This psalm is golden in thought, feeling, and expression. The substance of it is comprised in the first verse: "May God preserve him who has no other refuge in which he can hide but him!" The subject up to the end of the sixth verse may be called - Grounds of the prayer for preservation.
I. HE HAS TAKEN GOD FOR HIS SUPREME GOOD. (Ver. 2, "I said to Jehovah, Thou art my Lord; beside thee I have no good.") The "good" here in contrast with the "sorrows" in ver. 4. "Whom have I in heaven but thee," etc.? It is the answer of the soul to, "Thou shalt have no other gods but me." "Thou, O Lord, art my Portion, my Help, my Joy, my All in all." II. HE DELIGHTS IN THE FELLOWSHIP OF ALL THE GOOD. (Ver. 3.) He trusts God in company with the best and noblest in the land. If they trust and serve, it is my privilege also. That is one thought. Another is - I love the holy and the excellent who reflect most of God; not the worldly rich and great and powerful. The saints and only they are the excellent to him, even as they are to God. He is one with God. in this - he is wholly on God's side; therefore, he says, save me from impending danger.
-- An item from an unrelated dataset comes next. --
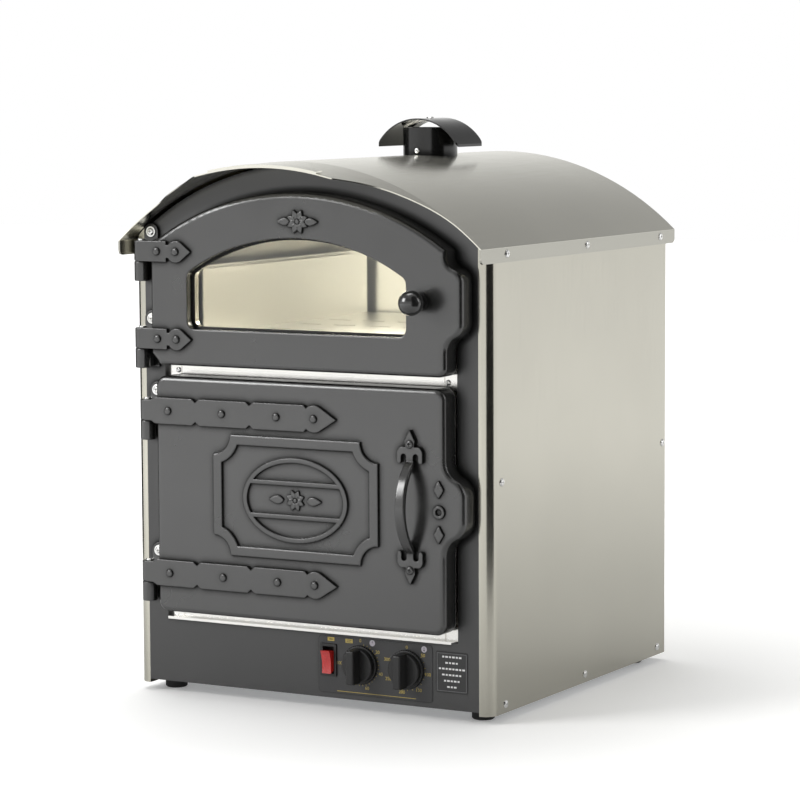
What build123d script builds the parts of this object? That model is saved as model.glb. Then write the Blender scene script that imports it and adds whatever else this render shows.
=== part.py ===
from build123d import *
import math
import os

os.makedirs("parts", exist_ok=True)

# Baked potato oven: an arched stainless casing with a fan oven below and a lit display cabinet above,
# each behind its own black door. Sizes are in mm. While a piece is built, x runs to the right, y runs
# back from the fascia's front face and z runs up from the floor. save() then moves every piece, so
# that the origin lies on the floor under the middle of the roof.

# Casing
casing_width = 450.0
casing_depth = 442.0
panel_bottom = 9.0
side_sheet = 1.2
back_sheet = 1.2
nose_radius = 14.0        # rounded front edge of a side panel
lip_depth = 15.0          # lip folded back beside the fascia
return_width = 12.0       # rear edge of a side panel, folded in

# Roof
roof_radius = 333.0       # outside of the curved sheet
roof_spring = 508.5       # where the curve meets the outsides of the side flanges
roof_sheet = 1.2
flange_height = 15.8
flange_fold = 2.4         # side flange, folded double
flange_gap = 0.3
flange_corner = 6.0
roof_front = -26.5
roof_overhang = 18.0      # behind the back panel
visor_front = -92.0
visor_half_front = 80.0   # straight part of the visor's front edge
visor_half_back = 205.0   # where the visor meets the straight front edge
visor_slope = 0.062       # drop for each mm forward
hem_half = 67.0
hem_depth = 13.0
hem_gap = 1.0
roof_gap = 0.8            # between the roof and what ends under it

# Base and feet
foot_height = 10.0
foot_radius = 12.5
foot_inset_x = 28.0
foot_inset_y = 34.0
foot_chamfer = 1.5
foot_stem = 4.0
pan_sheet = 1.5
pan_flange = 20.0
post_size = 20.0
post_sheet = 1.5
rail_height = 20.0
rail_gap = 3.0            # between the rails and the roof

# Back panel
back_edge_gap = 1.0
vent_rows = 6
vent_pitch = 16.0
vent_drop = 40.0          # lowest slots below the fan's shaft
vent_x = 95.0
vent_length = 70.0
vent_width = 5.0
gland_x = -120.0
gland_z = 48.0
gland_radius = 8.0
gland_bore = 4.0
gland_reach = 11.0
gland_flange = 3.0
gland_nut = 5.0
gland_shank = 8.0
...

III. HE ABHORS APOSTATES AND THEIR IDOLS. (Ver. 4.) He will be loyal, and refuse all participation in the fellowship or the rites of the surrounding idolaters. Even the names of the false gods he refuses to take upon his lips. Philosophy, and luxury, and commerce, and wisdom in government, and the glories of conquest, combined to recommend the seductive idolatries of Philistia, Phoenicia, Syria, Assyria, Egypt. But he regarded them all with righteous scorn. We have need of a strong and simple trust in God, and sympathy with the good, to be able to repudiate the idolatries that ever surround us - the worship of wealth, success, fashion. IV. HE POSSESSES ALL THINGS IN GOD. (Vers. 5, 6.) The Lord is the Portion of mine inheritance - an allusion to the division of the land among the tribes. And this was preserved to him by the protecting power of God. God was also his meat and drink (equivalent to "cup"). "The lines," etc. - in allusion to the ancient custom of marking out plots of land by measuring-lines. He had a goodly heritage. "What must not he possess who possesses the Possessor of all?" "All things are yours, for ye are Christ's, and Christ is God's." - S.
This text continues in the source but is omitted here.